優輝 これまでフルマラソンに130回以上出場していますが、引き続き日本全国、世界も視野に入れて毎週末、走っていきたいなと思っています。そして、自己ベストを更新して、一つでも多くの大会で優勝したいです。また、行ったことのない土地で走り、自分の可能性を追求し、家族にもいろんな世界を見せてあげたいなと思っています。近い将来ですと、親子マラソンに出場して息子と一緒に走ることが夢です。

――優輝さんは何歳まで走り続けたいと考えていますか?

優輝 私は基本的には「生涯現役」だと思っています。
2018年にボストンマラソンで優勝したときは31歳でした。この大会は優勝すると50年後に招待選手として呼んでもらえるので、81歳のときにボストンでフルマラソンを走ることを目標にしています。そのためには、丈夫な体を保たなければいけないと思っています。とりあえずは、息子に「お父さんって速いんだね」と認識してもらうまでは走っていたいです。そして、息子がマラソンランナーになってくれて私に引導を渡してくれたら本望ですね。

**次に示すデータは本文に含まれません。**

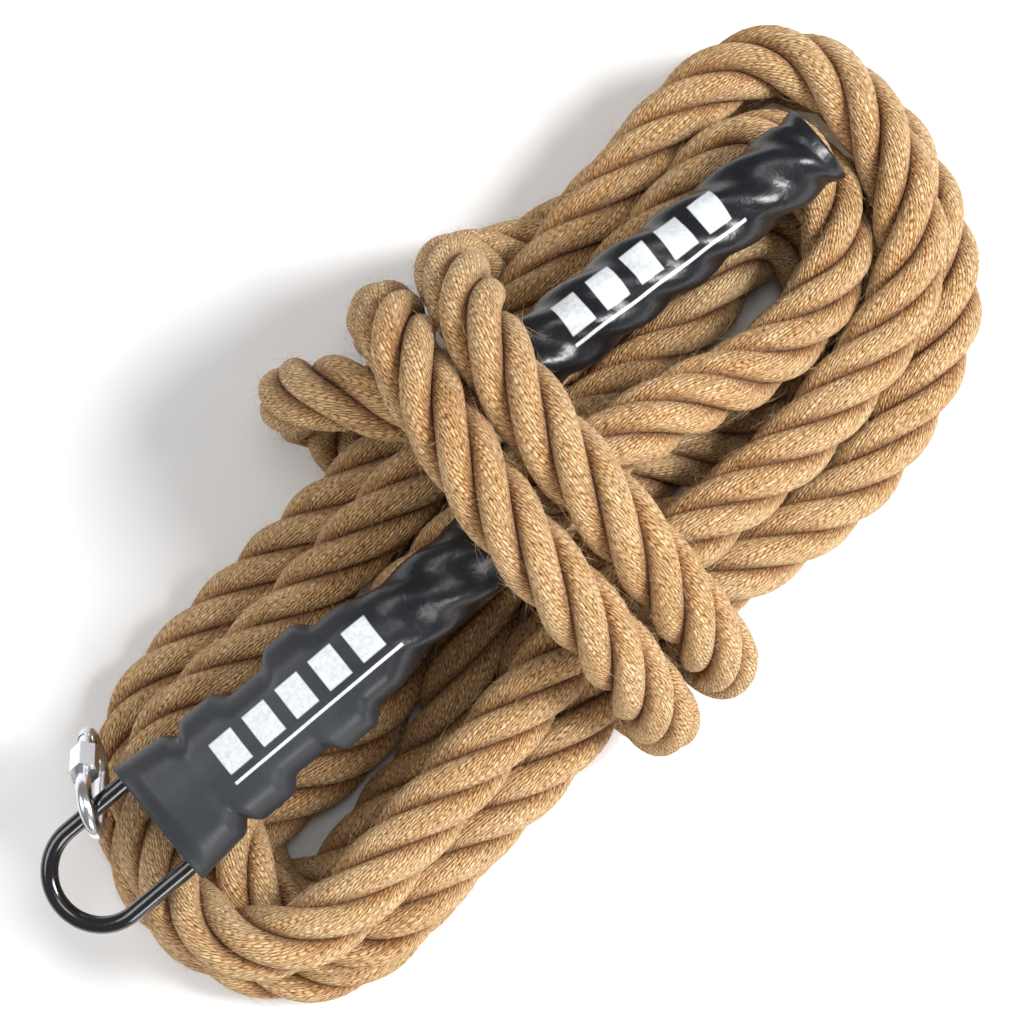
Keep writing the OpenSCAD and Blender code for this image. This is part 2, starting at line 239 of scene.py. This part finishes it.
def settle(line, rounds):
    """The folded rope after it has settled.

    It keeps its length, resists bending, and lies on the floor, on itself and off the sleeves.
    """
    x, home = line.copy(), line.copy()
    n = len(x)
    h = np.linalg.norm(np.diff(line, axis=0), axis=1).mean()
    s = np.arange(n) * h
    held = (s < RING_L - ROPE_INSET) | (s > s[-1] - (FREE_L - ROPE_INSET))
    w = (~held).astype(float)
    radius = np.where(held, SLEEVE_R + 0.0005, ROPE_D / 2)
    i, j = np.triu_indices(n, NEIGHBOURS)
    loose = ~(held[i] & held[j])
    i, j = i[loose], j[loose]
    apart = radius[i] + radius[j]
    for step in range(rounds):
        x[~held, 2] -= FALL * (1.3 - step / rounds)
        x[~held] += HOME_PULL * (home[~held] - x[~held])
        for span, share in BENDING:
            moved = x - home
            middle = (moved[2 * span :] + moved[: -2 * span]) / 2
            x[span:-span] += (middle - moved[span:-span]) * share * w[span:-span, None]
        for _ in range(3):
            keep_length(x, w, h)
        for _ in range(2):
            push_apart(x, w, i, j, apart)
    return x


def eased(line, times, start=1, end=1):
    """The line with its bends eased, but for its first and last points."""
    a, b = start, len(line) - end
    for _ in range(times):
        line[a:b] = (line[a - 1 : b - 1] + 2 * line[a:b] + line[a + 1 : b + 1]) / 4
    return line


STEP = 0.012  # between the points that settle
SPACING = 0.004  # between the points of the finished line
ROUNDS = 300
IN_RING_SLEEVE = int((RING_L - ROPE_INSET) / STEP) + 1
IN_FREE_SLEEVE = int((FREE_L - ROPE_INSET) / STEP) + 1
FOLDED = eased(curve_through(route(), STEP), 4, IN_RING_SLEEVE, IN_FREE_SLEEVE)
LINE = eased(curve_through(settle(FOLDED, ROUNDS), SPACING), 5)


def frames(line):
    """Directions along a line, and two across it that don't twist about it."""
    t = np.gradient(line, axis=0)
    for _ in range(3):
        t[1:-1] = (t[:-2] + 2 * t[1:-1] + t[2:]) / 4
    t /= np.linalg.norm(t, axis=1)[:, None]
    a = np.zeros_like(t)
    a[0] = np.cross(t[0], [0, 0, 1])
    for k in range(1, len(t)):
        a[k] = a[k - 1] - t[k] * np.dot(a[k - 1], t[k])
        a[k] /= np.linalg.norm(a[k])
    a[0] /= np.linalg.norm(a[0])
    return t, a, np.cross(t, a)


FORWARD, ACROSS, OVER = frames(LINE)


# ---- meshes ----
def mesh_object(name, points, faces):
    mesh = bpy.data.meshes.new(name)
    mesh.from_pydata([tuple(p) for p in points], [], faces)
    mesh.update()
    mesh.shade_smooth()
    o = bpy.data.objects.new(name, mesh)
    bpy.context.collection.objects.link(o)
    return o


def tube_faces(rings, sides, closed_ends=True):
    """Quads round a tube, rings from start to end, turned outwards, with a cap at each end."""
    r = np.arange(rings - 1)[:, None] * sides
    k = np.arange(sides)[None, :]
    nxt = (k + 1) % sides
    quads = np.stack([r + k, r + nxt, r + sides + nxt, r + sides + k], axis=2).reshape(-1, 4)
    faces = quads.tolist()
    if closed_ends:
        faces.append(list(range(sides))[::-1])
        faces.append([(rings - 1) * sides + q for q in range(sides)])
    return faces


STRAND_SIDES = 20
MAP_ROWS = 24  # rows that the map for baking cuts a strand into
UNEVEN, UNEVEN_STEP = 0.022, 0.03  # how much a strand's radius varies, and how often
CUT_END = 0.8  # a strand's last ring, as a share of its radius


def strand(k, noise):
    """One of the rope's four strands, with a map of the lay and a map for baking."""
    n = len(LINE)
    s = np.arange(n) * np.linalg.norm(np.diff(LINE, axis=0), axis=1).mean()
    turn = (2 * math.pi * s / PITCH + k * math.pi / 2)[:, None]
    out = np.cos(turn) * ACROSS + np.sin(turn) * OVER
    round_ = -np.sin(turn) * ACROSS + np.cos(turn) * OVER
    way = FORWARD + 2 * math.pi * HELIX_R / PITCH * round_
    way /= np.linalg.norm(way, axis=1)[:, None]
    side = np.cross(way, out)
    middle = LINE + HELIX_R * out
    size = STRAND_R * (1 + UNEVEN * np.interp(s, np.arange(len(noise)) * UNEVEN_STEP, noise))
    phi = 2 * math.pi * np.arange(STRAND_SIDES) / STRAND_SIDES
    ring = middle[:, None] + size[:, None, None] * (
        np.cos(phi)[None, :, None] * out[:, None] + np.sin(phi)[None, :, None] * side[:, None]
    )
    for end in (0, -1):
        ring[end] = middle[end] + (ring[end] - middle[end]) * CUT_END
    ring[..., 2] = np.maximum(ring[..., 2], 0.0)
    name = f"rope_strand_{k + 1}"
    o = mesh_object(name, ring.reshape(-1, 3), tube_faces(n, STRAND_SIDES))
    add_maps(o.data, s, phi)
    return o


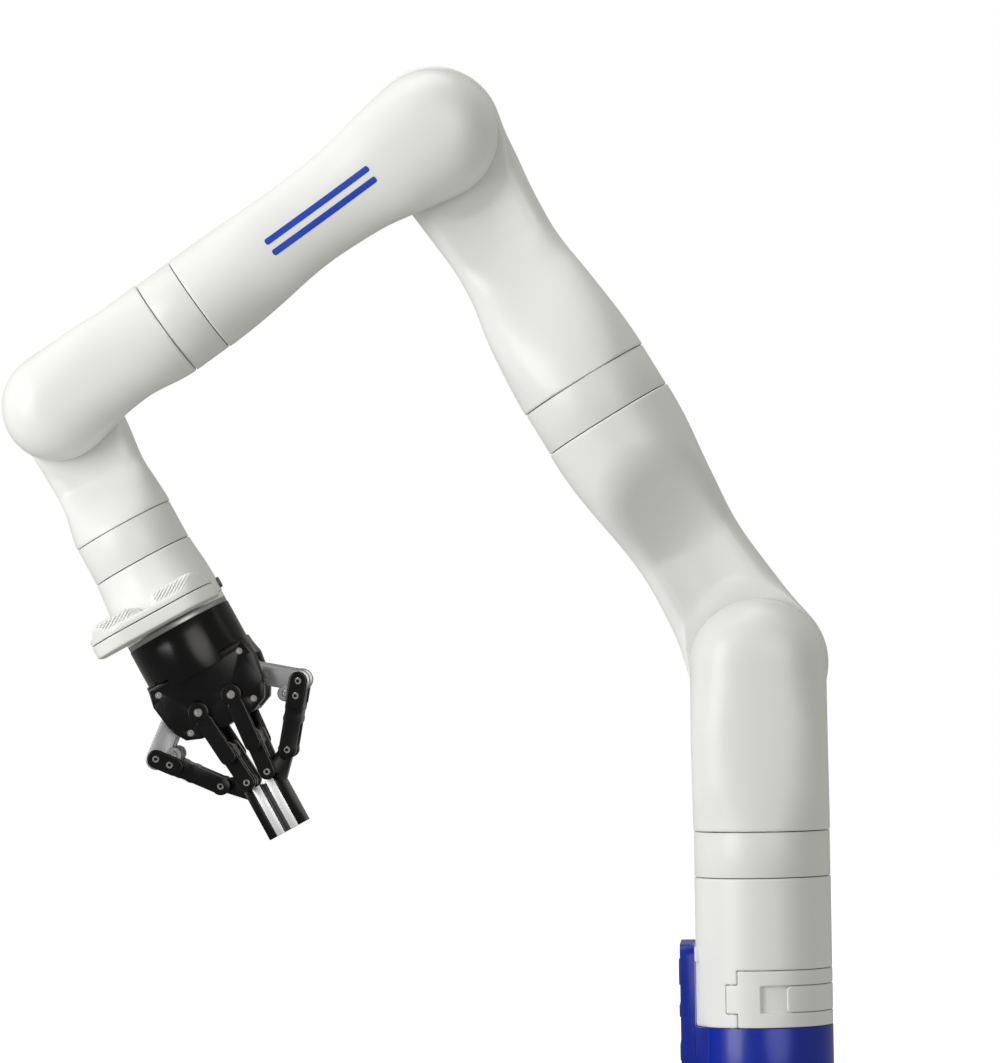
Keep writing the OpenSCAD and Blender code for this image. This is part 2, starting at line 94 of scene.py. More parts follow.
# the planes of the seams beside each actuator ring, from the start of its link
RING_1 = (141.2, 171.5)
RING_3 = (194.2, 224.7)
RING_5 = (196.5, 222.9)
RING_7 = (93.0, 119.6)
SEAM = 0.65


# ---------------------------------------------------------------- materials

def new_material(name):
    m = bpy.data.materials.new(name)
    m.use_nodes = True
    nodes = m.node_tree.nodes
    return m, nodes, m.node_tree.links, nodes["Principled BSDF"]


def mottled(nodes, links, scale, low, high, detail=3.0):
    """A noise in the object's own coordinates, mapped between two values."""
    place = nodes.new("ShaderNodeTexCoord")
    noise = nodes.new("ShaderNodeTexNoise")
    noise.inputs["Scale"].default_value = scale
    noise.inputs["Detail"].default_value = detail
    links.new(place.outputs["Object"], noise.inputs["Vector"])
    span = nodes.new("ShaderNodeMapRange")
    span.inputs["From Min"].default_value = 0.3
    span.inputs["From Max"].default_value = 0.7
    span.inputs["To Min"].default_value = low
    span.inputs["To Max"].default_value = high
    links.new(noise.outputs["Fac"], span.inputs["Value"])
    return noise, span


def material(name, colour, rough, metal=0.0, coat=0.0, coat_rough=0.1, vary=0.04, rough_vary=0.06,
             grain=900.0, relief=0.00002, stretch=None, shine=0.5):
    """A painted, moulded or machined surface: slightly uneven colour and gloss over a fine relief."""
    m, nodes, links, shader = new_material(name)
    shader.inputs["Metallic"].default_value = metal
    shader.inputs["Coat Weight"].default_value = coat
    shader.inputs["Coat Roughness"].default_value = coat_rough
    shader.inputs["Specular IOR Level"].default_value = shine
    _, tone = mottled(nodes, links, 14.0, 0.0, 1.0)
    ramp = nodes.new("ShaderNodeValToRGB")
    ramp.color_ramp.elements[0].color = tuple(c * (1 - vary) for c in colour) + (1,)
    ramp.color_ramp.elements[1].color = tuple(min(c * (1 + vary), 1) for c in colour) + (1,)
    links.new(tone.outputs["Result"], ramp.inputs["Fac"])
    links.new(ramp.outputs["Color"], shader.inputs["Base Color"])
    _, gloss = mottled(nodes, links, 60.0, rough - rough_vary / 2, rough + rough_vary / 2)
    links.new(gloss.outputs["Result"], shader.inputs["Roughness"])
    noise, _ = mottled(nodes, links, grain, 0.0, 1.0, detail=2.0)
    if stretch:
        squeeze = nodes.new("ShaderNodeMapping")
        squeeze.inputs["Scale"].default_value = stretch
        links.new(noise.inputs["Vector"].links[0].from_socket, squeeze.inputs["Vector"])
        links.new(squeeze.outputs["Vector"], noise.inputs["Vector"])
    bump = nodes.new("ShaderNodeBump")
    bump.inputs["Strength"].default_value = 0.35
    bump.inputs["Distance"].default_value = relief
    links.new(noise.outputs["Fac"], bump.inputs["Height"])
    links.new(bump.outputs["Normal"], shader.inputs["Normal"])
    return m


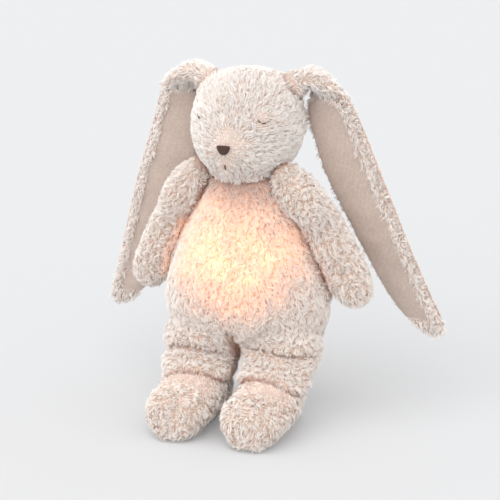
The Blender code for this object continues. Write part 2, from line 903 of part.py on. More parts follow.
def make_cover(unit):
    low = -housing_depth
    high = low + cover_depth - touch_gap
    cover = rod("back_cover", unit_radius, low, high, (0, 0), turn_steps * 2, white_plastic())
    place(cover, unit)
    cuts_low = low - cut_overrun
    cuts_high = high + cut_overrun
    for name, x, y in button_places():
        hole = rod(name + "_hole", button_radius + button_play, cuts_low, cuts_high, (x, y),
                   small_sides, group=cutters)
        combine(cover, place(as_cutter(hole), unit))
    for i, x, y in screw_places():
        hole = rod("cover_hole_" + str(i), screw_radius + touch_gap, cuts_low, cuts_high,
                   (x, y), screw_sides, group=cutters)
        combine(cover, place(as_cutter(hole), unit))
        sink = rod("cover_sink_" + str(i), screw_head_radius + touch_gap, cuts_low,
                   low + screw_head_depth + touch_gap, (x, y), screw_sides, group=cutters)
        combine(cover, place(as_cutter(sink), unit))
    for i in range(grille_ring_count + 1):
        turn = 2 * pi * i / grille_ring_count
        ring = grille_ring_radius if i < grille_ring_count else 0
        spot = (ring * cos(turn), speaker_rise + ring * sin(turn))
        hole = rod("grille_hole_" + str(i), grille_hole_radius, cuts_low, cuts_high, spot,
                   screw_sides, group=cutters)
        combine(cover, place(as_cutter(hole), unit))
    slot_sizes = (socket_width + touch_gap * 2, socket_height + touch_gap * 2,
                  cuts_high - cuts_low)
    slot = box("socket_slot", slot_sizes, (0, -socket_drop, (cuts_low + cuts_high) / 2),
               group=cutters)
    combine(cover, place(as_cutter(slot), unit))
    for side in (-1, 1):
        post = rod(side_name(side) + "_stand_off", stand_off_radius, high - cover_depth / 2,
                   key_board_back() - touch_gap, (side * stand_off_offset, -stand_off_drop),
                   small_sides, group=cutters)
        combine(cover, place(as_cutter(post), unit), "UNION")
    return cover


def button_inner_end():
    return -(housing_depth - cover_depth) + touch_gap + button_flange_depth


def switch_back():
    return button_inner_end() + button_travel + touch_gap


def key_board_back():
    return switch_back() + switch_depth + touch_gap


def make_button(name, x, y, unit):
    # the origin lies on the button's own axis, at its pressed face
    face = -(housing_depth + button_stand)
    stem_high = -(housing_depth - cover_depth) + touch_gap
    button = rod(name, button_radius, 0, button_inner_end() - face, (0, 0), small_sides,
                 button_plastic())
    place(button, unit, (x, y, face))
    flange = rod(name + "_flange", button_radius + button_play + button_flange,
                 stem_high - face, button_inner_end() - face, (0, 0), small_sides,
                 group=cutters)
    place(as_cutter(flange), unit, (x, y, face))
    combine(button, flange, "UNION")
    return button


def make_switch(name, x, y, unit):
    sizes = (switch_width, switch_width, switch_depth)
    switch = box(name + "_switch", sizes, (0, 0, 0), switch_plastic())
    return place(switch, unit, (x, y, switch_back() + switch_depth / 2))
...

お話・写真提供/川内優輝さん、侑子さん、あいおいニッセイ同和損保 取材・文/安田ナナ、たまひよONLINE編集部

オンラインインタビューは1歳になったばかりの渉夢くんも同席してくれました。パパとママが話している間、驚くほどおとなしくてびっくり。そして、時折見せてくれる笑顔が本当にかわいかったです。将来、パパとママと一緒に走る姿が想像できました。

川内優輝さん(かわうちゆうき)

PROFILE
1987年生まれ、東京都出身。両親にすすめられ小1のときにマラソンを始める。学習院大学では箱根駅伝に関東学連選抜チームで2度出場し、大学卒業後、「楽しく走る」をモットーに埼玉県庁の市民ランナーとして活動する。14年仁川アジア大会銅メダル、17年ロンドン世界陸上9位、18年ボストンマラソン優勝などの好成績を収め、現在は「あいおいニッセイ同和損保」所属のプロランナーへ。趣味は「旅行」と「マラソン」。

川内侑子さん(かわうちゆうこ)

PROFILE
1985年生まれ、岐阜県出身。高校時代、1500mと3000mでインターハイに出場。三重大学に入学後は、日本学生女子ハーフマラソン選手権で優勝。2008年に参加したニューカレドニア・モービル国際マラソンで川内優輝と出会う。大学卒業後はデンソーに所属。2010世界クロカン日本代表。2013年の熊日30 kmロードレース、2017年函館ハーフマラソン、2019年のバンクーバー・マラソンで優勝をはたす。2019年に結婚、2022年には長男を出産。